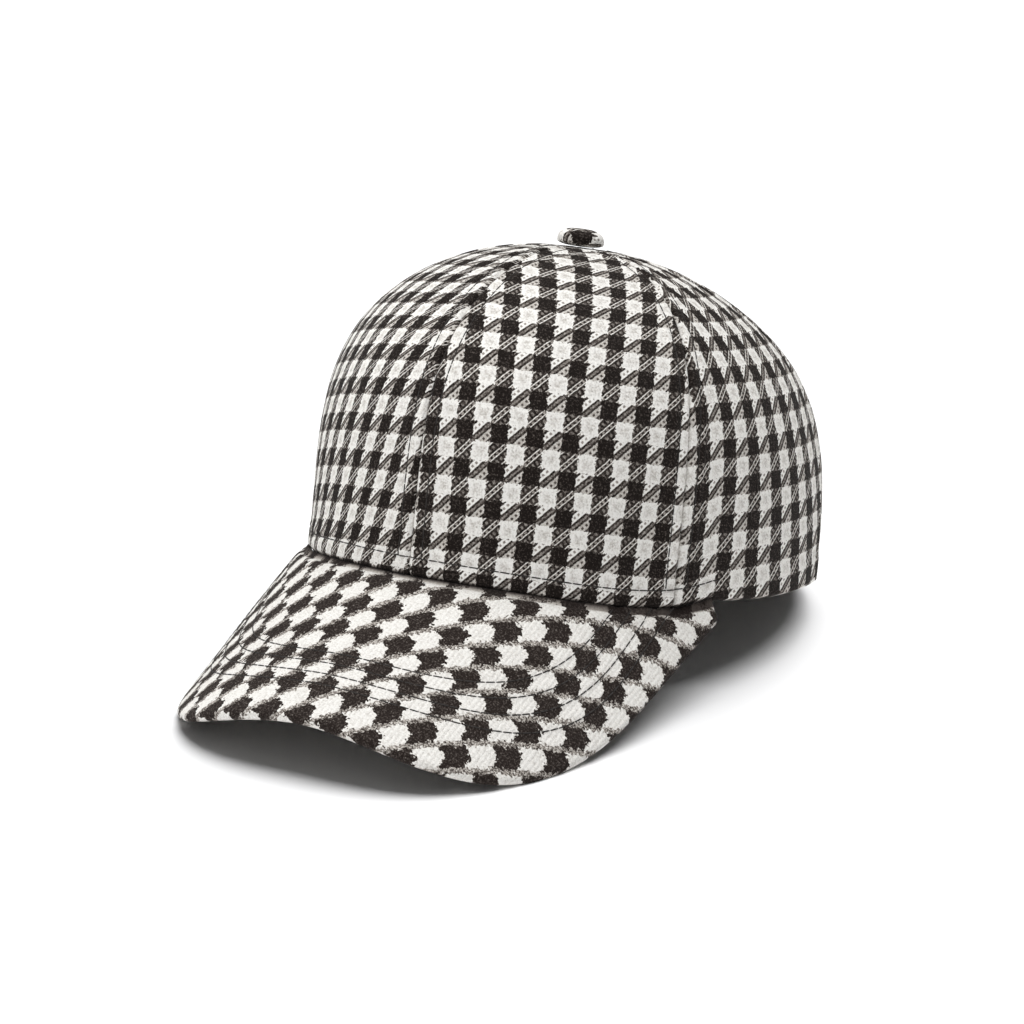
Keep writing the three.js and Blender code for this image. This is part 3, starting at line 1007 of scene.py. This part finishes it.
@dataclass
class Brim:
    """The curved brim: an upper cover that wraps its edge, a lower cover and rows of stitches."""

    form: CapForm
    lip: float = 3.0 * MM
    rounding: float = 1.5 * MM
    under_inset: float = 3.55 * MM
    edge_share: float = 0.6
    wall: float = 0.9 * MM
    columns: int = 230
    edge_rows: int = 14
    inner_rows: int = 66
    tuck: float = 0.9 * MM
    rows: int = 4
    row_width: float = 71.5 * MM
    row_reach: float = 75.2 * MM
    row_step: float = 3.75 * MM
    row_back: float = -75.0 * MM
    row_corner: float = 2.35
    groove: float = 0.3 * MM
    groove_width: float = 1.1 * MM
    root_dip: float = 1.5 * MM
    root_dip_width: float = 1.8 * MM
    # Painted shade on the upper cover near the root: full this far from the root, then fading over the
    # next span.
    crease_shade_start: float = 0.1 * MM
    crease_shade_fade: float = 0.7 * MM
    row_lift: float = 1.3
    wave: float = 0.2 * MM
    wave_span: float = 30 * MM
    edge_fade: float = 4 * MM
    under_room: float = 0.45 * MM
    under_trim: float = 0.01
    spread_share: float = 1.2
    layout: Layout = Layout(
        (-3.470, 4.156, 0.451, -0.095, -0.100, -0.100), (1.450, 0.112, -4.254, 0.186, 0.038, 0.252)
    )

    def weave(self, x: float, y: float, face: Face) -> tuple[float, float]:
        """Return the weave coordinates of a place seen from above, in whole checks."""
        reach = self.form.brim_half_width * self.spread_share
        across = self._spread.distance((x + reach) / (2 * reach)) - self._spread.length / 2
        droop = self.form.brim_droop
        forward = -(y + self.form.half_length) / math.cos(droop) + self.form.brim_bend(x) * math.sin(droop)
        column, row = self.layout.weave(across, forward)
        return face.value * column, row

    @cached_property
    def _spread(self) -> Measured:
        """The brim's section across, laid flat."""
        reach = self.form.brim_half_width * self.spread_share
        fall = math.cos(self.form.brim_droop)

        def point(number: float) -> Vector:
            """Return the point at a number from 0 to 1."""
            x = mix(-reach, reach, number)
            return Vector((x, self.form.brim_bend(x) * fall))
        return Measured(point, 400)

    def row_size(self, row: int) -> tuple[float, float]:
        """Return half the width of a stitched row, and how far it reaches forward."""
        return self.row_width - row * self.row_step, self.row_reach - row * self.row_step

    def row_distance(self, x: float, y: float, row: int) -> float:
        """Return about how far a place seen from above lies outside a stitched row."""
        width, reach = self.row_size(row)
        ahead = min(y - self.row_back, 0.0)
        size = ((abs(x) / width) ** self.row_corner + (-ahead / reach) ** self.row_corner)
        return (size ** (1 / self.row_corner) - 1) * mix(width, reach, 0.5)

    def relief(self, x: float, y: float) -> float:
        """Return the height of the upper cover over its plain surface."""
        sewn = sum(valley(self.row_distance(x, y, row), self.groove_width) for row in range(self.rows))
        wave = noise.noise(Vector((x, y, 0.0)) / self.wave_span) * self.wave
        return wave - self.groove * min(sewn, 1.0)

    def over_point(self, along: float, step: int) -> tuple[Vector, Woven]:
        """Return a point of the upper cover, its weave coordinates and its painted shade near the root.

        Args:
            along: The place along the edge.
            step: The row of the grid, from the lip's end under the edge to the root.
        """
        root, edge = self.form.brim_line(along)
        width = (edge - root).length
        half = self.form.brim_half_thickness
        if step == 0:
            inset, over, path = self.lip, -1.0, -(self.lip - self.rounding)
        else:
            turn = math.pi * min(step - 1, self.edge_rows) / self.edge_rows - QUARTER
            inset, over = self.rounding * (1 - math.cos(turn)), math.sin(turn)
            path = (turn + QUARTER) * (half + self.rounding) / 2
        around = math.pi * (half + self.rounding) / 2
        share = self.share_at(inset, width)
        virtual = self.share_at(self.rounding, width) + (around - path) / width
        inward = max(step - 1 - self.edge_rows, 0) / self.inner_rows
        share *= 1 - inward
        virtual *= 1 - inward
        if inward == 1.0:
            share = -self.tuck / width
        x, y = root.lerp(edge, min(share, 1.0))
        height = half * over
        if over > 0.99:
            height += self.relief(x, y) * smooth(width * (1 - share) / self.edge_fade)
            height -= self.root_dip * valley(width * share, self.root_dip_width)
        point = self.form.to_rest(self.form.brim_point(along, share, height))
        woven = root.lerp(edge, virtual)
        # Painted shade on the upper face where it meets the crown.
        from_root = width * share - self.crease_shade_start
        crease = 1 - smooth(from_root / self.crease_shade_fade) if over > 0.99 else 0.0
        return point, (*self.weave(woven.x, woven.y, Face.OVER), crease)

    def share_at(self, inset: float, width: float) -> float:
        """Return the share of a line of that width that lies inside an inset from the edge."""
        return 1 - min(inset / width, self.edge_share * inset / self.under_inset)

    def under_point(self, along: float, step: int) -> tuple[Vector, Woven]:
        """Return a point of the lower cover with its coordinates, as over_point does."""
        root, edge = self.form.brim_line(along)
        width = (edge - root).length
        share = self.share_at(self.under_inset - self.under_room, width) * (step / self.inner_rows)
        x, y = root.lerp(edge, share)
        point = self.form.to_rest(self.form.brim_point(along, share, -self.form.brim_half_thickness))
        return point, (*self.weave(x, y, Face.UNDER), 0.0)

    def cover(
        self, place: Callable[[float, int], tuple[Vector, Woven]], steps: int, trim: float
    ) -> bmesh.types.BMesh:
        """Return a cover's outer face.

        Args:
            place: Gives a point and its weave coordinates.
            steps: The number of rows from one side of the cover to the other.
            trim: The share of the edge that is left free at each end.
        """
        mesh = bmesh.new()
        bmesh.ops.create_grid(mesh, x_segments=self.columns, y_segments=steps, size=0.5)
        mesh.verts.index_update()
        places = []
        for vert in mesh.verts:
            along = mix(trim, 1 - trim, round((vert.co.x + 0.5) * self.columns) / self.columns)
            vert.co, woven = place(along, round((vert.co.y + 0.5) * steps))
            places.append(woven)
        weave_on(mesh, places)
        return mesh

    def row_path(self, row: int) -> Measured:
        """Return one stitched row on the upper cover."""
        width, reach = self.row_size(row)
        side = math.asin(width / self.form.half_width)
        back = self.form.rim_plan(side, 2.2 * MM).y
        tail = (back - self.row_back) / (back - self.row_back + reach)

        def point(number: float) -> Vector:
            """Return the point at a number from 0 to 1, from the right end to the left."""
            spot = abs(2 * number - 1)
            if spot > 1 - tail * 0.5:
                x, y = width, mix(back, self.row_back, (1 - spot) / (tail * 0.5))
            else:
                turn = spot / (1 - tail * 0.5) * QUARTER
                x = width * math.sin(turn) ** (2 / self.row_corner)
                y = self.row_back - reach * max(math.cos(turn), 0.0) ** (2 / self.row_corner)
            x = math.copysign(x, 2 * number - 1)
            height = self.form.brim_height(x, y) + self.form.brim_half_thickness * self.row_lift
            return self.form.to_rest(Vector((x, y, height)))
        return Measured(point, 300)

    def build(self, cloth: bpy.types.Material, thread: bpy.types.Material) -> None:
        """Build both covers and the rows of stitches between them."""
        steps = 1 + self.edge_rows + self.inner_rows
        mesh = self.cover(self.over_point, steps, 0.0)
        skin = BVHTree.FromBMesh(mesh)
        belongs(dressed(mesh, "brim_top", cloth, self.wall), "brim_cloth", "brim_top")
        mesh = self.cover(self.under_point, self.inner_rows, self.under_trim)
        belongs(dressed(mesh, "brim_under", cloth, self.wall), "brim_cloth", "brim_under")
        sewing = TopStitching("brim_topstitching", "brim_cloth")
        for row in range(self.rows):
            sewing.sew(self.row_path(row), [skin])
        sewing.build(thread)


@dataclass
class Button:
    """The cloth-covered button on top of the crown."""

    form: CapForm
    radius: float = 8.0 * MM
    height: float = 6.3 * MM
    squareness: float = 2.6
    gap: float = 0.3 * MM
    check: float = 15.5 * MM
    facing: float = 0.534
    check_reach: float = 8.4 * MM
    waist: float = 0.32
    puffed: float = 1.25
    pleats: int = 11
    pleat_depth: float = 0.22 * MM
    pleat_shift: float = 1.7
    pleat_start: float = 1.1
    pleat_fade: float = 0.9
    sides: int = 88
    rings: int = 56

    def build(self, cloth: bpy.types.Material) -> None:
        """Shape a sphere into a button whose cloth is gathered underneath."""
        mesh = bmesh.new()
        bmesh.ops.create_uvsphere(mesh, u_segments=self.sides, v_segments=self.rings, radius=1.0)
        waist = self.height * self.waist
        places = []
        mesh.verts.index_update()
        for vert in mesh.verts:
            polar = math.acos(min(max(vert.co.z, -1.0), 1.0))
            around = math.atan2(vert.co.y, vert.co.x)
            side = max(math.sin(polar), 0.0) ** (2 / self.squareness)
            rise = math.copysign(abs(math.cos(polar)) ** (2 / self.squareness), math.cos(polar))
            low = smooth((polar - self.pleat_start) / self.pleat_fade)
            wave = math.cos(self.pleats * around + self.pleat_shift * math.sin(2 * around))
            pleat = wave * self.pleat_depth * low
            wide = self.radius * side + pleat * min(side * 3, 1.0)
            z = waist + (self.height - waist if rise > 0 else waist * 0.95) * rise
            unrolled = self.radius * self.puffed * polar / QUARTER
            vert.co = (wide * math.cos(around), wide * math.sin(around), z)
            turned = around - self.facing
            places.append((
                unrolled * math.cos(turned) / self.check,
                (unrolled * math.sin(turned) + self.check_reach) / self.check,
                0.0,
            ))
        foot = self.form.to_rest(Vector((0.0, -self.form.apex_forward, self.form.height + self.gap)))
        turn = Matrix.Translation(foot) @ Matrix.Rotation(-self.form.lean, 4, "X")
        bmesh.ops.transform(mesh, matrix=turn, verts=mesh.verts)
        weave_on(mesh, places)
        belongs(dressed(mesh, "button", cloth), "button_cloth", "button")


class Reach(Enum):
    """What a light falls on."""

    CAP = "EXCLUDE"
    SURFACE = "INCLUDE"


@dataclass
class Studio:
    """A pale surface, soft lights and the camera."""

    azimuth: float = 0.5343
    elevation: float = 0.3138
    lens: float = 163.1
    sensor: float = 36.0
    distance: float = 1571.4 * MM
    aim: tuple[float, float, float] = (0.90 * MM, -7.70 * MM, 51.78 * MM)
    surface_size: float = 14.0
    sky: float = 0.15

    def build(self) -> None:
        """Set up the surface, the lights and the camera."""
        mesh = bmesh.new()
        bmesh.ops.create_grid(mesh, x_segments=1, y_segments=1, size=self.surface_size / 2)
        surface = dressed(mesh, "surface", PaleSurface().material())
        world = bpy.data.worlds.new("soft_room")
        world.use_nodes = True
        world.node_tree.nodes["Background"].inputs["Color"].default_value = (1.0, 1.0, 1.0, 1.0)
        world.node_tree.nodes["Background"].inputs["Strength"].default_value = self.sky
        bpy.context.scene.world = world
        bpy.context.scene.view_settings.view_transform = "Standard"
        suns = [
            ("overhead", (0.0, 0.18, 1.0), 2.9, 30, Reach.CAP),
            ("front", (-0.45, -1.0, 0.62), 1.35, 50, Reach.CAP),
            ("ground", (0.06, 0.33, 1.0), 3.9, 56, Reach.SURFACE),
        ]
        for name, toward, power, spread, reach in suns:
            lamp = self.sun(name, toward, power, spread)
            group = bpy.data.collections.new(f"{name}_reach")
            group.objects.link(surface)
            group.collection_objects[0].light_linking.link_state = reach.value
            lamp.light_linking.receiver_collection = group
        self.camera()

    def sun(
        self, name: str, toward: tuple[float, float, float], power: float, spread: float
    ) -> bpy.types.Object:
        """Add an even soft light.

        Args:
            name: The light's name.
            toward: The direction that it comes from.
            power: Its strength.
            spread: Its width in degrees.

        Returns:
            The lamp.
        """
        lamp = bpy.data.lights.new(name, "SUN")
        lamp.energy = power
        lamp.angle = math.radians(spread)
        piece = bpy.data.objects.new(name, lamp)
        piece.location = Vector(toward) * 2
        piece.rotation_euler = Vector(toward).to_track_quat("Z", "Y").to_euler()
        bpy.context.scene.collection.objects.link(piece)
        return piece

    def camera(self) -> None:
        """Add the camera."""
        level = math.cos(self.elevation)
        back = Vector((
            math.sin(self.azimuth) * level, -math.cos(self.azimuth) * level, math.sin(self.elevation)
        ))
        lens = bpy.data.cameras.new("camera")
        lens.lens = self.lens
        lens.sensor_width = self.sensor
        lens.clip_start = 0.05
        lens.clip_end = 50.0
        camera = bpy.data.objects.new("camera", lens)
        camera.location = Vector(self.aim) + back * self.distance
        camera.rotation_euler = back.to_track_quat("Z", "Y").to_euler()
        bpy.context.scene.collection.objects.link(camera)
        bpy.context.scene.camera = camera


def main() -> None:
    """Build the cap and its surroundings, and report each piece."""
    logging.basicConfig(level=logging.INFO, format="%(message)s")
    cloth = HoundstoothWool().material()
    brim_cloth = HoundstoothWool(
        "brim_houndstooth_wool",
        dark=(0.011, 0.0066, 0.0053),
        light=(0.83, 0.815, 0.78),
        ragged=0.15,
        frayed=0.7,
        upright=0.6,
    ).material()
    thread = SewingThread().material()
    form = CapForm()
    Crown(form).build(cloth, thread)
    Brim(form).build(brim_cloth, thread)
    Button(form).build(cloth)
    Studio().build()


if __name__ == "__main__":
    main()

____

Write out the listing's lines exactly, from its first line through the line that contains "curved brim: an", and stop there.

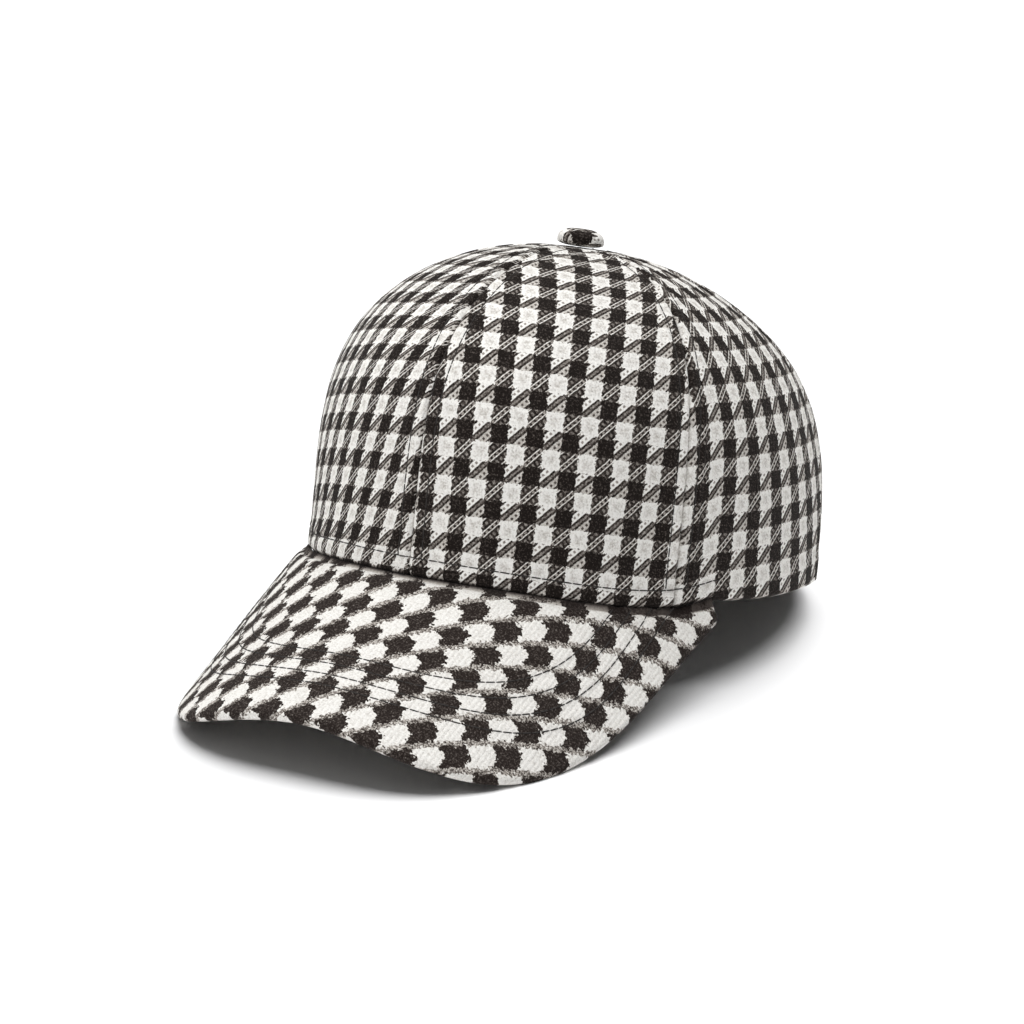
Keep writing the three.js and Blender code for this image. This is part 3, starting at line 1007 of scene.py. This part finishes it.
@dataclass
class Brim:
    """The curved brim: an upper cover that wraps its edge, a lower cover and rows of stitches."""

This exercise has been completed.